-- BEGIN --
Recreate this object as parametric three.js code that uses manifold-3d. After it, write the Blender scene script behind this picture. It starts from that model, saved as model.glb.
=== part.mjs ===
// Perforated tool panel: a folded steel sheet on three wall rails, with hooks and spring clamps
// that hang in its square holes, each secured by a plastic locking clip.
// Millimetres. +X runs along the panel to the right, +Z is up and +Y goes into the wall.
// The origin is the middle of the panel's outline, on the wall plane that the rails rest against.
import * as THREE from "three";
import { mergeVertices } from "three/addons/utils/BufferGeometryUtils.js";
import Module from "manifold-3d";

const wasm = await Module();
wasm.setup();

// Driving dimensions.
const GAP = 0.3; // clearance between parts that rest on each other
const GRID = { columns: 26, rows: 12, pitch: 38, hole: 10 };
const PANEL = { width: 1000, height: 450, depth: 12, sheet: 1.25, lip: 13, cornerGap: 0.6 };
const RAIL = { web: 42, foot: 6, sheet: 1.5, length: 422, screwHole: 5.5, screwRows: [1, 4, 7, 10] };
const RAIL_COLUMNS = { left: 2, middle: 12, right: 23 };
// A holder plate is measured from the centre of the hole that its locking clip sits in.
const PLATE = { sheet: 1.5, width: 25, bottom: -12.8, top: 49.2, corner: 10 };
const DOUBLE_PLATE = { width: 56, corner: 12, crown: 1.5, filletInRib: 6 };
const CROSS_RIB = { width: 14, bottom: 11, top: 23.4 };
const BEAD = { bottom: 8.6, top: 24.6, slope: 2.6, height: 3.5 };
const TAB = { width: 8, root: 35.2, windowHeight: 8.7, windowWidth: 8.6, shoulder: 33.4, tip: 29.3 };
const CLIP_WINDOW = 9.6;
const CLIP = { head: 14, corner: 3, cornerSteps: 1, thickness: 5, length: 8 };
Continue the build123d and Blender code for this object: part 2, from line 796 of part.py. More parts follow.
-- END --
TASK TO COMPLETE: Print every record above exactly as written.

OUTPUT FOR THIS TASK:
Recreate this object as parametric three.js code that uses manifold-3d. After it, write the Blender scene script behind this picture. It starts from that model, saved as model.glb.
=== part.mjs ===
// Perforated tool panel: a folded steel sheet on three wall rails, with hooks and spring clamps
// that hang in its square holes, each secured by a plastic locking clip.
// Millimetres. +X runs along the panel to the right, +Z is up and +Y goes into the wall.
// The origin is the middle of the panel's outline, on the wall plane that the rails rest against.
import * as THREE from "three";
import { mergeVertices } from "three/addons/utils/BufferGeometryUtils.js";
import Module from "manifold-3d";

const wasm = await Module();
wasm.setup();

// Driving dimensions.
const GAP = 0.3; // clearance between parts that rest on each other
const GRID = { columns: 26, rows: 12, pitch: 38, hole: 10 };
const PANEL = { width: 1000, height: 450, depth: 12, sheet: 1.25, lip: 13, cornerGap: 0.6 };
const RAIL = { web: 42, foot: 6, sheet: 1.5, length: 422, screwHole: 5.5, screwRows: [1, 4, 7, 10] };
const RAIL_COLUMNS = { left: 2, middle: 12, right: 23 };
// A holder plate is measured from the centre of the hole that its locking clip sits in.
const PLATE = { sheet: 1.5, width: 25, bottom: -12.8, top: 49.2, corner: 10 };
const DOUBLE_PLATE = { width: 56, corner: 12, crown: 1.5, filletInRib: 6 };
const CROSS_RIB = { width: 14, bottom: 11, top: 23.4 };
const BEAD = { bottom: 8.6, top: 24.6, slope: 2.6, height: 3.5 };
const TAB = { width: 8, root: 35.2, windowHeight: 8.7, windowWidth: 8.6, shoulder: 33.4, tip: 29.3 };
const CLIP_WINDOW = 9.6;
const CLIP = { head: 14, corner: 3, cornerSteps: 1, thickness: 5, length: 8 };
Continue the build123d and Blender code for this object: part 2, from line 796 of part.py. More parts follow.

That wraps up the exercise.